Reducing uncertainty of dynamic heterogeneous information networks: a fusing reconstructing approach

Abstract

In real world, a heterogeneous information network (HIN) is often dynamic due to the time varying features of the nodes, and uncertain due to missing values and noise. In this paper, we investigate the problem of reducing the uncertainty of a dynamic HIN, which is an important task for HIN analysis. The challenges are three-fold, the heterogeneity of features, the heterogeneity of constraints, and the dynamic uncertainty. We propose a novel approach, called fusing reconstruction (FRec), which reconstructs the uncertain snapshots of a dynamic HIN in a homogeneous feature space combining two fusions, the fusion of heterogeneous features and the fusion of heterogeneous constraints. To address the challenge of the heterogeneity of features, we propose an invertible fusing transformation (IFT) as the first part of FRec.
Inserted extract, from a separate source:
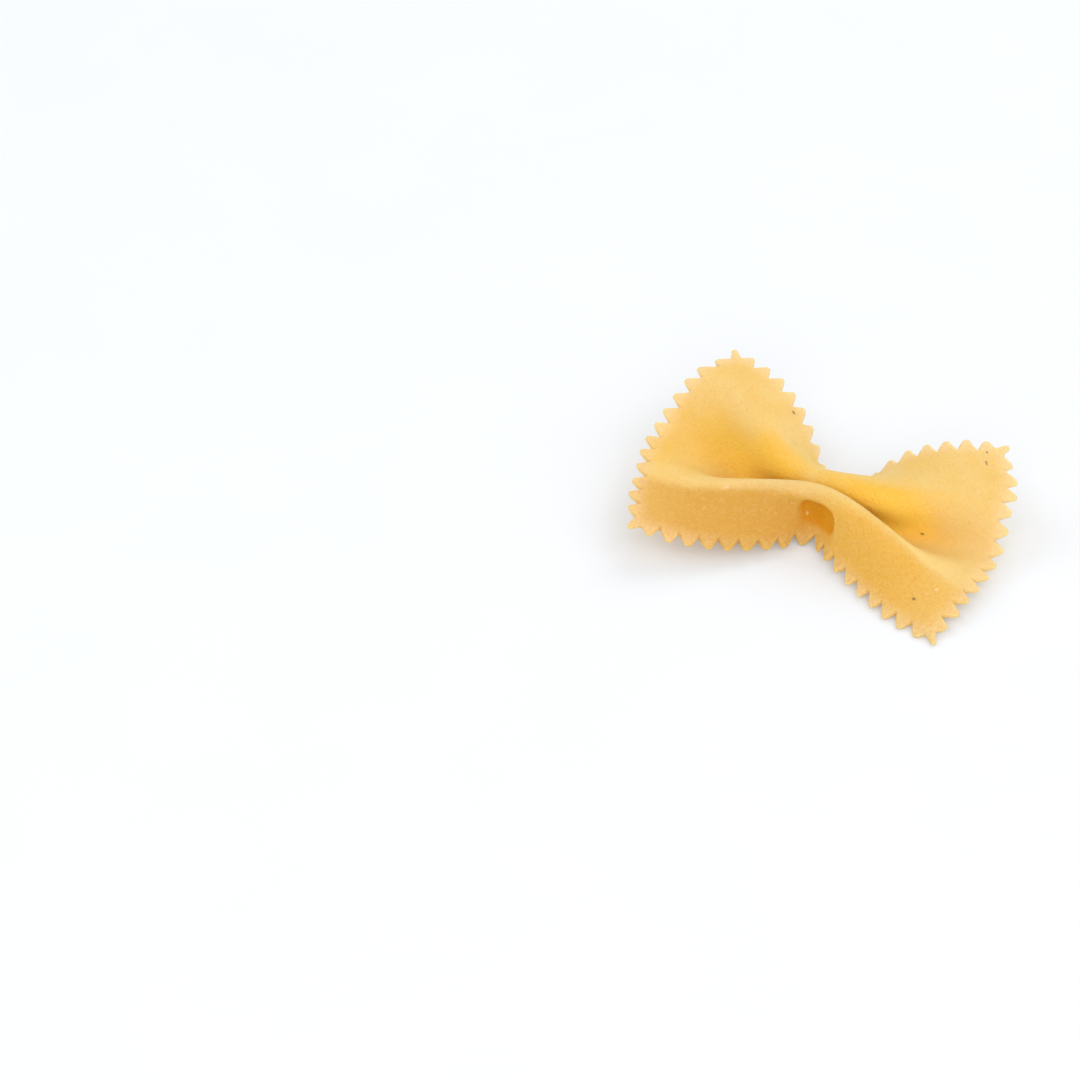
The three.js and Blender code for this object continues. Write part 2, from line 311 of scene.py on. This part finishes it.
def slopeOver(alongX, acrossY):
    # slope of the sheet across the bow, in radians, over a whole lattice
    slopes = np.zeros((len(alongX), len(acrossY)))
    for wing, columns in (("left", alongX < 0), ("right", alongX >= 0)):
        for side, rows in (("front", acrossY < 0), ("back", acrossY >= 0)):
            x = alongX[columns][:, None]
            part = np.abs(acrossY[rows])[None, :] / bow["halfWidth"]
            knot, edge = bow["knot"][side], bow[wing][side]
            ridge = ridgeShare(wing, side, x)
            wall = faded(knot["wall"], edge["wall"], x, bow[wing]["wallReach"], bow["wallFade"])
            flank = faded(knot["flank"], edge["flank"], x, bow[wing]["flankReach"], bow["flankFade"])
            down = np.clip((part - ridge) / (1 - ridge), 0, 1.2)
            stiffness = bow["wallStiffness"]
            bend = flank * np.sin(np.pi * down * knot["flare"])
            if side == "front":
                tuck = bow["tuck"]
                stiffness = stiffness + tuck["stiffness"] * tucked(x, tuck["widening"])
                press = flank * stiffWave(down * tuck["flare"], tuck["pressStiffness"])
                press = press + tuck["angle"] * np.exp(-((down - tuck["bulge"][0]) / tuck["bulge"][1]) ** 2)
                press = press - tuck["toe"] * eased((down - tuck["toeSpan"][0]) / tuck["toeSpan"][1])
                bend = bend + (press - bend) * tucked(x)
            fold = np.where(part < ridge, wall * stiffWave(np.clip(part / ridge, 0, 1), stiffness), -bend)
            lean = (bow[wing]["tilt"] * settled(x, bow["tiltReach"])
                    + bow[wing]["twist"] * fromPinch(x) / bow["wingLength"])
            slopes[np.ix_(columns, rows)] = (-fold if side == "front" else fold) + lean
    return np.radians(slopes)


def runningSum(samples, step):
    # trapezium rule along the last axis, zero at the middle sample
    steps = (samples[..., 1:] + samples[..., :-1]) / 2 * step
    sums = np.concatenate([np.zeros_like(samples[..., :1]), np.cumsum(steps, axis=-1)], axis=-1)
    middle = (samples.shape[-1] - 1) // 2
    return sums - sums[..., middle:middle + 1]


def normalsOf(lattice):
    alongX, alongY = np.gradient(lattice, axis=0), np.gradient(lattice, axis=1)
    normals = np.cross(alongX, alongY)
    return normals / np.linalg.norm(normals, axis=-1, keepdims=True)


flatX = np.linspace(-bow["halfX"], bow["halfX"], bow["columns"] + 1)
flatY = np.linspace(-bow["halfY"], bow["halfY"], bow["rows"] + 1)
stepX, stepY = flatX[1] - flatX[0], flatY[1] - flatY[0]
slopes = slopeOver(flatX, flatY)
across = runningSum(np.cos(slopes), stepY)
height = runningSum(np.sin(slopes), stepY)
across -= across.mean(axis=1, keepdims=True)
height -= height.mean(axis=1, keepdims=True)

# dough hardly stretches: a line that closes in on the pinch covers less ground along the bow
sideways, upwards = np.diff(across, axis=0) / stepX, np.diff(height, axis=0) / stepX
forward = np.sqrt(np.maximum(1 - sideways ** 2 - upwards ** 2, bow["leastAdvance"])) * stepX
advance = np.concatenate([np.zeros((1, len(flatY))), np.cumsum(forward, axis=0)])
advance -= advance[bow["columns"] // 2]
gaps = (flatY[:, None] - flatY[None, :]) / (bow["shearReach"] * bow["halfWidth"])
sharing = np.exp(-gaps ** 2)
alongBow = advance @ (sharing / sharing.sum(axis=1, keepdims=True)).T

spineX = np.linspace(-bow["spineReach"], bow["spineReach"], bow["spineSteps"] + 1)
spineRise = np.radians(np.where(spineX < 0, bow["left"]["rise"], bow["right"]["rise"]))
spineRise = spineRise * settled(spineX, bow["bendReach"])
spineAlong = runningSum(np.cos(spineRise), spineX[1] - spineX[0])
spineUp = runningSum(np.sin(spineRise), spineX[1] - spineX[0])
rise = np.interp(alongBow, spineX, spineRise)
middle = np.stack([np.interp(alongBow, spineX, spineAlong) - height * np.sin(rise), across,
                   np.interp(alongBow, spineX, spineUp) + height * np.cos(rise)], axis=-1)

# both flanks are pressed in where the fingers closed the bow
ridges = np.where(flatY < 0, bow["knot"]["front"]["ridge"], bow["knot"]["back"]["ridge"])
down = np.clip((np.abs(flatY) / bow["halfWidth"] - ridges) / (1 - ridges), 0, 1)
dent = bow["dentDepth"] * np.exp(-(flatX[:, None] / bow["dentReach"]) ** 2) * np.sin(np.pi * down)
middle = middle - normalsOf(middle) * dent[..., None]

roll, tip = math.radians(bow["roll"]), math.radians(bow["pitch"])
rollTurn = np.array([[1, 0, 0],
                     [0, math.cos(roll), -math.sin(roll)],
                     [0, math.sin(roll), math.cos(roll)]])
tipTurn = np.array([[math.cos(tip), 0, math.sin(tip)],
                    [0, 1, 0],
                    [-math.sin(tip), 0, math.cos(tip)]])
middle = middle @ (tipTurn @ rollTurn).T + np.array(bow["stand"])
upward = normalsOf(middle)


def sample(lattice, x, y):
    # value of a lattice at flat points, in mm
    placeX = np.clip((x + bow["halfX"]) / stepX, 0, bow["columns"] - 0.001)
    placeY = np.clip((y + bow["halfY"]) / stepY, 0, bow["rows"] - 0.001)
    i, j = placeX.astype(int), placeY.astype(int)
    s, t = (placeX - i)[:, None], (placeY - j)[:, None]
    nearRow = lattice[i, j] * (1 - s) + lattice[i + 1, j] * s
    farRow = lattice[i, j + 1] * (1 - s) + lattice[i + 1, j + 1] * s
    return nearRow * (1 - t) + farRow * t


def pocketPress(x, y):
    # how deep the pinching tool sank into the front flank, crisp towards one side
    pocket = bow["pocket"]
    awayX = (x - pocket["middle"][0]) / pocket["reach"][0]
    awayY = (y - pocket["middle"][1]) / pocket["reach"][1]
    power = pocket["squareness"]
    away = (np.abs(awayX) ** power + np.abs(awayY) ** power) ** (1 / power)
    toCrisp = awayX * pocket["crispWay"][0] + awayY * pocket["crispWay"][1]
    toCrisp = toCrisp / np.maximum(np.hypot(awayX, awayY), 0.3)
    crispness = eased(0.5 + pocket["crispTurn"] * toCrisp)
    edge = pocket["soft"] + (pocket["crisp"] - pocket["soft"]) * crispness
    sunk = eased((1 + edge / 2 - away) / edge)
    lip = np.exp(-((away - 1 - pocket["lipPlace"]) / pocket["lipWidth"]) ** 2) * crispness
    return pocket["depth"] * sunk - pocket["lip"] * lip, sunk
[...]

IFT is a bidirectional transformation, which is able to learn unified latent homogeneous feature representations for heterogeneous nodes and transform them back to the raw heterogeneous feature space by its invertibility. To address the challenge of the heterogeneity of constraints and the challenge of dynamic uncertainty, we propose a heterogeneous constraints fusion based tensor reconstruction model (HCF-TRM) as the second part of FRec. HCF-TRM is able to denoise the uncertain snapshots of a dynamic HIN and recovers the missing values by fusing the spatial smoothness constraint and the temporal smoothness constraint into the tensor reconstruction. At last, the extensive experiments conducted on real datasets and synthetic datasets verify the effectiveness and scalability of FRec.